We're up to 720k sessions/s and DP CPU is still at 14%.  I'm really impressed with the capacity of the box

 

Traffic.PNG

So here's what I was trying to do and what I eventually deployed.  I've got a fairly extensive tapping infrastructure at my company, which is aggregated into 8 x  40G links into an Gigamon HD4.  These links are essentially the summation of "core / UCS" traffic. 

 

I then took 6 x 10G ports from the HD4 and connected them to the 5260 and configured these in "tap mode" on the 5260.  I know there's going to be some discrepancy is jumping down from 40G to 10G, but unfortunately I didn't have any 40G available on the HD4 so I had to compromise.  Evenso the 5260 seems to be taking the traffic just fine.  I'm not sure how it would perform in an inline deployment, but this box definitely has the legs to take considerable amounts of throughput.

 

App_3Day.PNG

 

 

 

 

Hi,

 

Nerver tested a PA 5260 but tested a PA5250.
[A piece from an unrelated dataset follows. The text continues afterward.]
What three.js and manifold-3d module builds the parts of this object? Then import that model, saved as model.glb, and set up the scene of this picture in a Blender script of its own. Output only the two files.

Be carefull if you enaled VSYS !

Inter VSYS traffic was limited to 3,5 Gbps on PA 5250...

 

Regards,

 

HA


@licenselu wrote:

Hi,

 

Nerver tested a PA 5260 but tested a PA5250.

Be carefull if you enaled VSYS !

Inter VSYS traffic was limited to 3,5 Gbps on PA 5250...

 

Regards,

 

HA


 

That's something great to point out.  I will say though that a 5260 has substainitally more capacity than a 5250.  It's possible the 5260 has a greater capacity.

 

And for clarification you're referring to enabling "multi-vsys," right?  Because "VSYS" is already enabled by default (VSYS1).

Hi @licenselu 

 

This is a known limitation of PaloAlto firewalls. If you do inter-vsys routing then everything is done in software. The only way to get the full performance of the box is if you "think outside of the box": the traffic needs to go out of the firewall and come back over a switch/router to another interface of the next vsys.